» **Raw data**:
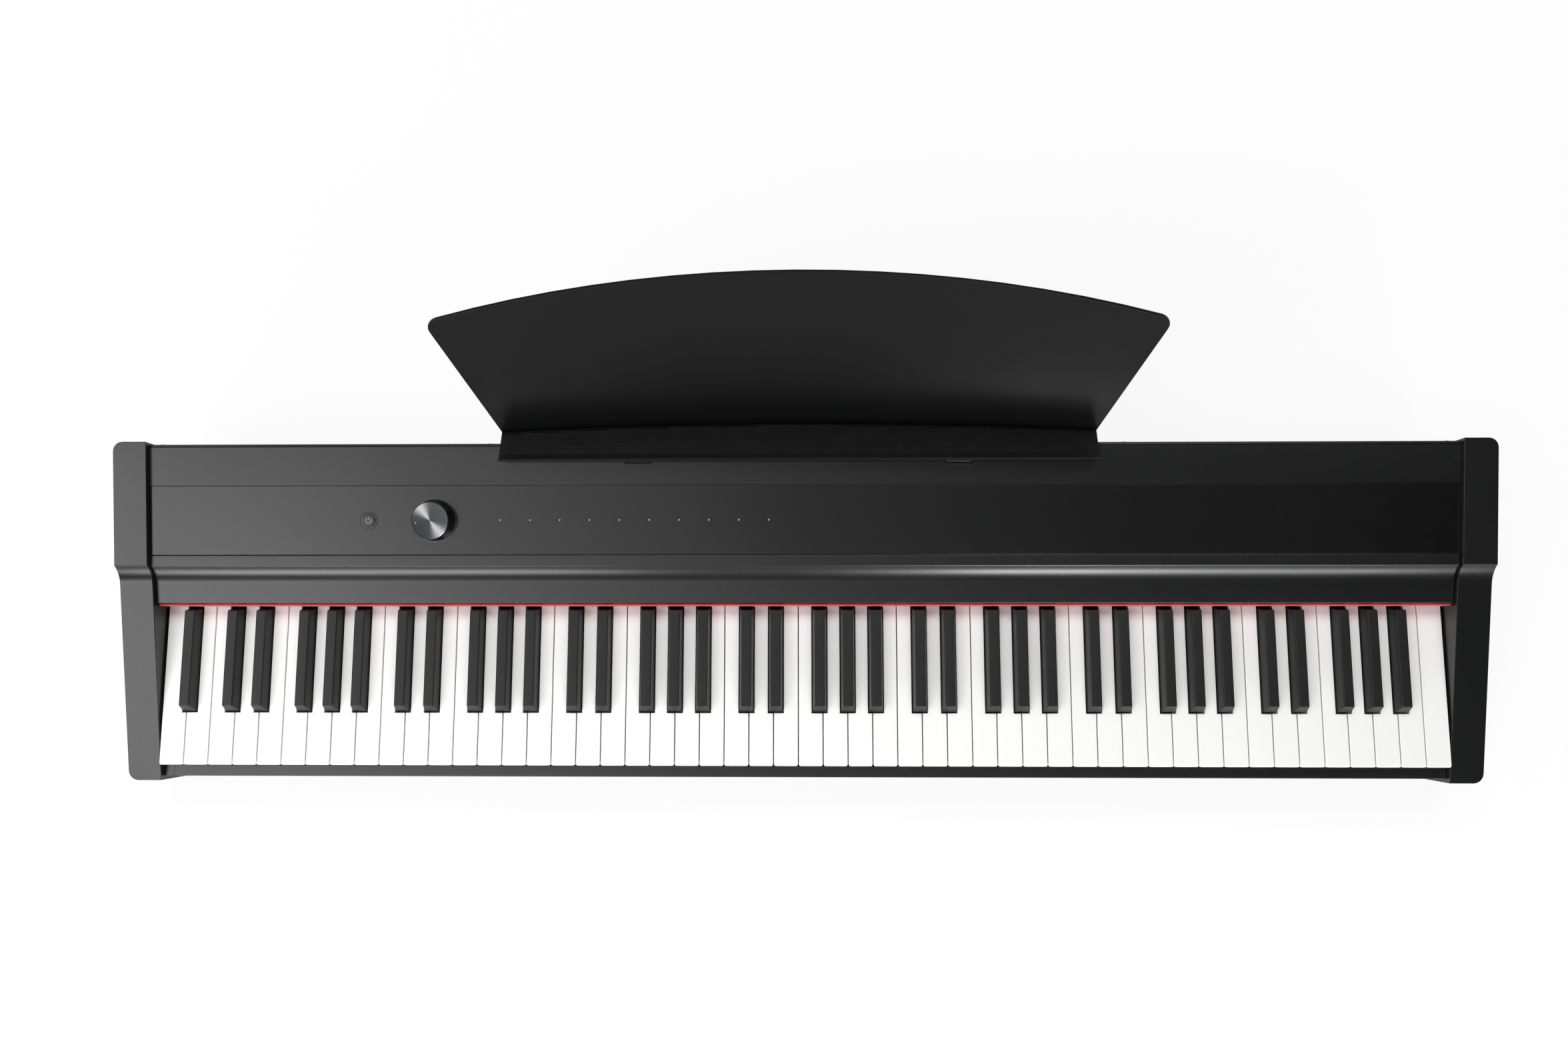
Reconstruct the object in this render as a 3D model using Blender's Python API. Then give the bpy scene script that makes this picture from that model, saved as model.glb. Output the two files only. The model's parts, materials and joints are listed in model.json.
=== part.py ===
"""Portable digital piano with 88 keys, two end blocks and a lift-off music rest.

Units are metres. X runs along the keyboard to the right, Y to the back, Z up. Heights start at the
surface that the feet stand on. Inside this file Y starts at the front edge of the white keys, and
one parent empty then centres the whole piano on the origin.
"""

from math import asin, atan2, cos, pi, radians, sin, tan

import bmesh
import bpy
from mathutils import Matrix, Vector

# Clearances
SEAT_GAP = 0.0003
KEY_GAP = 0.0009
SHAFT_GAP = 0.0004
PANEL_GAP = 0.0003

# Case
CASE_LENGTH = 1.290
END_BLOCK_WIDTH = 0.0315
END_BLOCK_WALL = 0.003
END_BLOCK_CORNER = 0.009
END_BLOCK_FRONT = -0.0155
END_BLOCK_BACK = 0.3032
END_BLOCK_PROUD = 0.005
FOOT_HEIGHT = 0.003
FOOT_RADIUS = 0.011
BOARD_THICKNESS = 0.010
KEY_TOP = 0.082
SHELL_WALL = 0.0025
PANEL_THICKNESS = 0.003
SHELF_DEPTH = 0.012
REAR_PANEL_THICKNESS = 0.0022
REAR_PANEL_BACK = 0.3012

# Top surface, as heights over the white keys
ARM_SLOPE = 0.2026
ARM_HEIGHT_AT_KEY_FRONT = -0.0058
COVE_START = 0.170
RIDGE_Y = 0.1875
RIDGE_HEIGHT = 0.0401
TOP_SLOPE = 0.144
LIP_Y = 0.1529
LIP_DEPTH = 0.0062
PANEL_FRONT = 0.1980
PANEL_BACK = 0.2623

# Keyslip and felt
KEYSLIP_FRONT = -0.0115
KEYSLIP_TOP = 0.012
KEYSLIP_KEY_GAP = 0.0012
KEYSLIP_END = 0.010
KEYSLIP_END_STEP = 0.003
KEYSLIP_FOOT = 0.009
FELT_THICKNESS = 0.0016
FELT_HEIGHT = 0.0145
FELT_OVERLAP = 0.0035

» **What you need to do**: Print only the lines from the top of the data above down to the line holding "lift-off music rest.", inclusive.

» **The answer**:
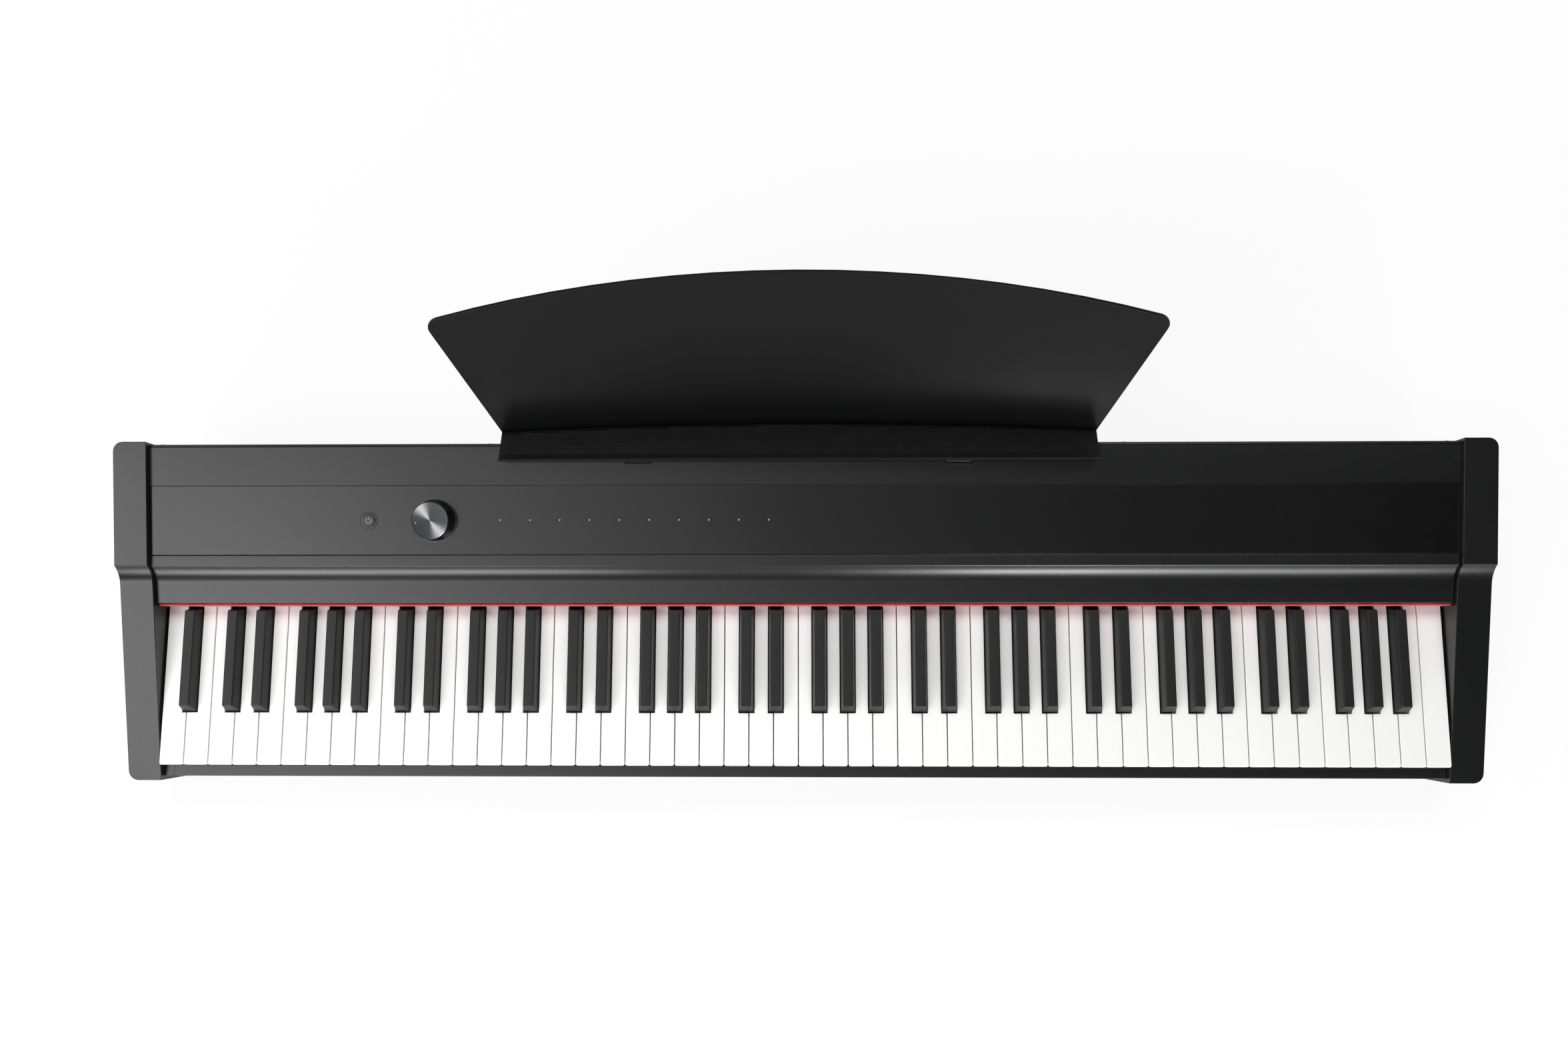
Reconstruct the object in this render as a 3D model using Blender's Python API. Then give the bpy scene script that makes this picture from that model, saved as model.glb. Output the two files only. The model's parts, materials and joints are listed in model.json.
=== part.py ===
"""Portable digital piano with 88 keys, two end blocks and a lift-off music rest.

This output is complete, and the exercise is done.